PROVIDED RECORDS.
%%
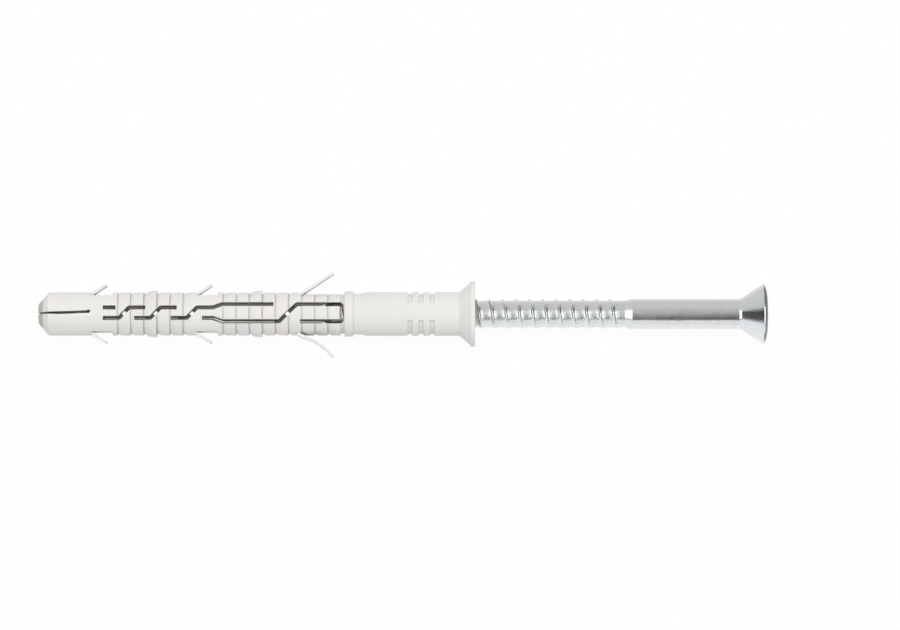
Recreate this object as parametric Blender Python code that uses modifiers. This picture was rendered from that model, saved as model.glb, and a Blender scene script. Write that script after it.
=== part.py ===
"""A frame fixing: a one-piece nylon plug with a countersunk zinc-plated screw set part-way into it.

Metres, +Z up. The fixing lies on its side, its long axis along X and the screw's head toward +X. Every piece
is modelled about the plug's axis, with x = 0 on the collar's outer face, and an empty carries them to where
they rest: the origin is then under the middle of the fixing, on the surface that it lies on.
"""

from math import asin, ceil, cos, pi, radians, sin, tan

import bmesh
import bpy
from mathutils import Matrix

# Plug. Its sleeve's wall and the screw's clearance in the bore give the screw's diameter.
PLUG_LENGTH = 0.100
PLUG_DIAMETER = 0.010
SLEEVE_WALL = 0.00125
SCREW_CLEARANCE = 0.0003

# Screw
SCREW_LENGTH = 0.105
SCREW_SET_DEPTH = 0.038
SHANK_LENGTH = 0.031
SHANK_SHOULDER = 0.0005
THREAD_PITCH = 0.00308
THREAD_HEIGHT = 0.0004
THREAD_FOOT_WIDTH = 0.0008
THREAD_LEAD_IN = 0.00116
THREAD_RUN_OUT = 0.0016
POINT_LENGTH = 0.006
HEAD_DIAMETER = 0.0137
HEAD_HALF_ANGLE = radians(33)
HEAD_FILLET_RADIUS = 0.0015
HEAD_EDGE_RADIUS = 0.0005
HEAD_CROWN_HEIGHT = 0.00045
HEAD_FLAT_DIAMETER = 0.0092
DRIVE_POINT_DIAMETER = 0.0068
DRIVE_VALLEY_DIAMETER = 0.0049
DRIVE_DEPTH = 0.0034
DRIVE_CONE_DEPTH = 0.0012

# Collar, which takes the screw's head in a countersink
SEAT_INSET = 0.00025
COLLAR_LIP = 0.0009
COLLAR_RIM_HEIGHT = 0.00105
COLLAR_RIM_STEP = 0.0003
COLLAR_CONE_HALF_ANGLE = radians(40.8)

# Sleeve, which lies in the fixed frame, with its gripping grooves, neck and stop ring
GROOVE_COUNT = 3
GROOVE_PITCH = 0.00253
GROOVE_WIDTH = 0.00105
GROOVE_DEPTH = 0.0003
GROOVES_FROM_COLLAR = 0.0093
PANEL_EDGE_ABOVE = 0.0023
PANEL_EDGE_BELOW = 0.0017
SLEEVE_RAMP_LENGTH = 0.0006
NECK_LENGTH = 0.0022
NECK_DEPTH = 0.0003
STOP_RING_LENGTH = 0.002
STOP_RING_RISE = 0.0002

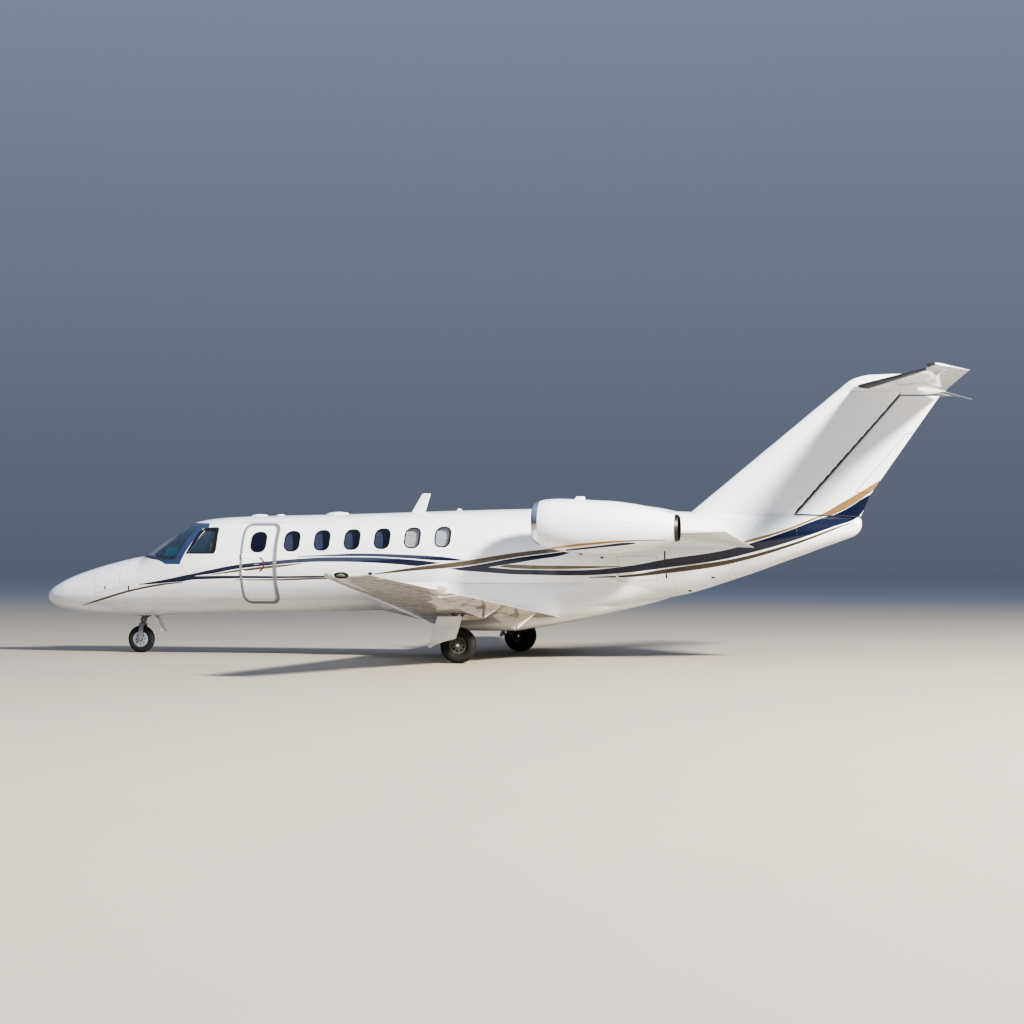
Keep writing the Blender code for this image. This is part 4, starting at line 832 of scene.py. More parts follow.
def stripes_group(name, bands):
    """Position in; the paint's colour, and a mask of the metallic stripes, out."""
    inputs = [("Vector", "Vector", None), ("White", "Color", PAINT_WHITE)]
    tree, given, result = new_group(name, inputs, [("Color", "Color"), ("Metallic", "Float")])
    place = add(tree, "ShaderNodeSeparateXYZ", {0: given.outputs["Vector"]})
    station = calc(tree, "ADD", place.outputs[0], MID_STATION)
    height = place.outputs[2]
    colour, metallic = given.outputs["White"], 0.0
    for rows, paint, border in bands:
        edges = [edge_height(tree, station, rows, column) for column in (1, 2)]
        ends = (rows[0][0], rows[-1][0])
        if border:
            around = stripe_mask(tree, station, height, edges, ends, border)
            colour = mix_colours(tree, around, colour, given.outputs["White"])
        mask = stripe_mask(tree, station, height, edges, ends, EDGE_SPREAD)
        colour = mix_colours(tree, mask, colour, paint)
        shine = 1.0 if paint in METALLIC_PAINTS else 0.0
        metallic = add(tree, "ShaderNodeMix", {0: mask, 2: metallic, 3: shine}, data_type="FLOAT").outputs[0]
    feed(tree, result, Color=colour, Metallic=metallic)
    return tree


def use_group(tree, group, **inputs):
    return add(tree, "ShaderNodeGroup", inputs, node_tree=group)


HULL_STRIPES = stripes_group("hull_stripes", HULL_BANDS)
NACELLE_STRIPES = stripes_group("nacelle_stripes", NACELLE_BANDS)
print("nodes in the hull's stripes", len(HULL_STRIPES.nodes))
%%
WHAT THE EXERCISE ASKS. Reproduce the listing in full. Keep it exactly as written.

OUTPUT FOR THIS TASK.
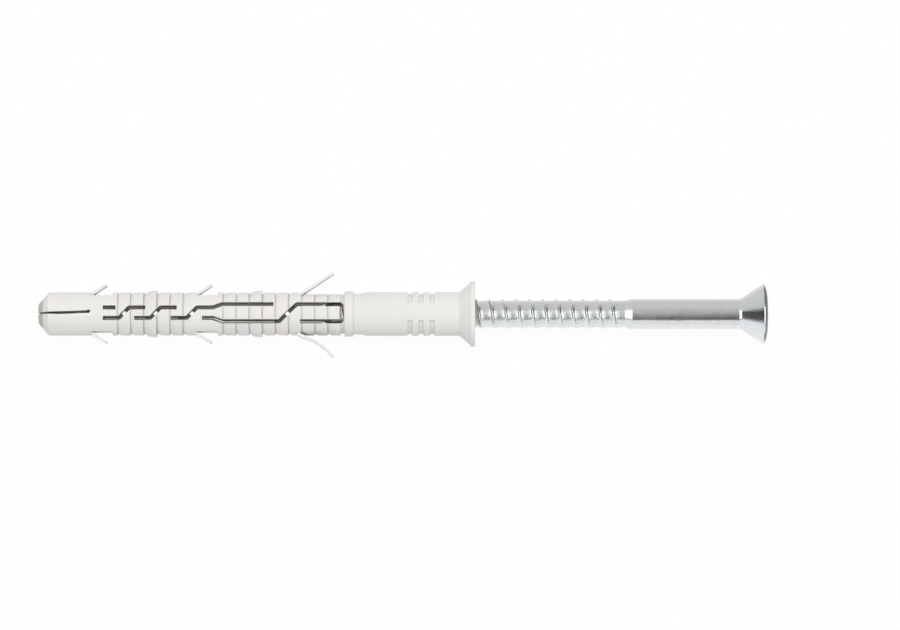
Recreate this object as parametric Blender Python code that uses modifiers. This picture was rendered from that model, saved as model.glb, and a Blender scene script. Write that script after it.
=== part.py ===
"""A frame fixing: a one-piece nylon plug with a countersunk zinc-plated screw set part-way into it.

Metres, +Z up. The fixing lies on its side, its long axis along X and the screw's head toward +X. Every piece
is modelled about the plug's axis, with x = 0 on the collar's outer face, and an empty carries them to where
they rest: the origin is then under the middle of the fixing, on the surface that it lies on.
"""

from math import asin, ceil, cos, pi, radians, sin, tan

import bmesh
import bpy
from mathutils import Matrix

# Plug. Its sleeve's wall and the screw's clearance in the bore give the screw's diameter.
PLUG_LENGTH = 0.100
PLUG_DIAMETER = 0.010
SLEEVE_WALL = 0.00125
SCREW_CLEARANCE = 0.0003

# Screw
SCREW_LENGTH = 0.105
SCREW_SET_DEPTH = 0.038
SHANK_LENGTH = 0.031
SHANK_SHOULDER = 0.0005
THREAD_PITCH = 0.00308
THREAD_HEIGHT = 0.0004
THREAD_FOOT_WIDTH = 0.0008
THREAD_LEAD_IN = 0.00116
THREAD_RUN_OUT = 0.0016
POINT_LENGTH = 0.006
HEAD_DIAMETER = 0.0137
HEAD_HALF_ANGLE = radians(33)
HEAD_FILLET_RADIUS = 0.0015
HEAD_EDGE_RADIUS = 0.0005
HEAD_CROWN_HEIGHT = 0.00045
HEAD_FLAT_DIAMETER = 0.0092
DRIVE_POINT_DIAMETER = 0.0068
DRIVE_VALLEY_DIAMETER = 0.0049
DRIVE_DEPTH = 0.0034
DRIVE_CONE_DEPTH = 0.0012

# Collar, which takes the screw's head in a countersink
SEAT_INSET = 0.00025
COLLAR_LIP = 0.0009
COLLAR_RIM_HEIGHT = 0.00105
COLLAR_RIM_STEP = 0.0003
COLLAR_CONE_HALF_ANGLE = radians(40.8)

# Sleeve, which lies in the fixed frame, with its gripping grooves, neck and stop ring
GROOVE_COUNT = 3
GROOVE_PITCH = 0.00253
GROOVE_WIDTH = 0.00105
GROOVE_DEPTH = 0.0003
GROOVES_FROM_COLLAR = 0.0093
PANEL_EDGE_ABOVE = 0.0023
PANEL_EDGE_BELOW = 0.0017
SLEEVE_RAMP_LENGTH = 0.0006
NECK_LENGTH = 0.0022
NECK_DEPTH = 0.0003
STOP_RING_LENGTH = 0.002
STOP_RING_RISE = 0.0002

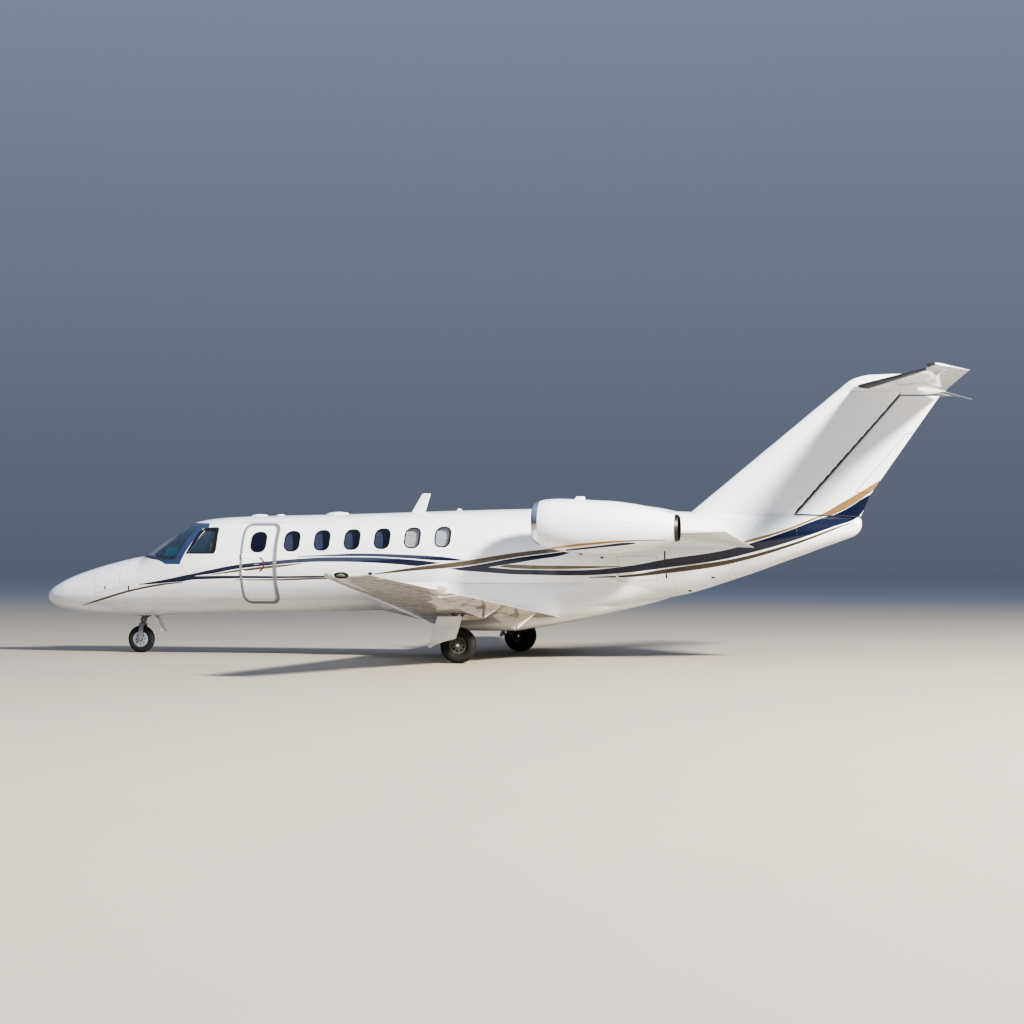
Keep writing the Blender code for this image. This is part 4, starting at line 832 of scene.py. More parts follow.
def stripes_group(name, bands):
    """Position in; the paint's colour, and a mask of the metallic stripes, out."""
    inputs = [("Vector", "Vector", None), ("White", "Color", PAINT_WHITE)]
    tree, given, result = new_group(name, inputs, [("Color", "Color"), ("Metallic", "Float")])
    place = add(tree, "ShaderNodeSeparateXYZ", {0: given.outputs["Vector"]})
    station = calc(tree, "ADD", place.outputs[0], MID_STATION)
    height = place.outputs[2]
    colour, metallic = given.outputs["White"], 0.0
    for rows, paint, border in bands:
        edges = [edge_height(tree, station, rows, column) for column in (1, 2)]
        ends = (rows[0][0], rows[-1][0])
        if border:
            around = stripe_mask(tree, station, height, edges, ends, border)
            colour = mix_colours(tree, around, colour, given.outputs["White"])
        mask = stripe_mask(tree, station, height, edges, ends, EDGE_SPREAD)
        colour = mix_colours(tree, mask, colour, paint)
        shine = 1.0 if paint in METALLIC_PAINTS else 0.0
        metallic = add(tree, "ShaderNodeMix", {0: mask, 2: metallic, 3: shine}, data_type="FLOAT").outputs[0]
    feed(tree, result, Color=colour, Metallic=metallic)
    return tree


def use_group(tree, group, **inputs):
    return add(tree, "ShaderNodeGroup", inputs, node_tree=group)


HULL_STRIPES = stripes_group("hull_stripes", HULL_BANDS)
NACELLE_STRIPES = stripes_group("nacelle_stripes", NACELLE_BANDS)
print("nodes in the hull's stripes", len(HULL_STRIPES.nodes))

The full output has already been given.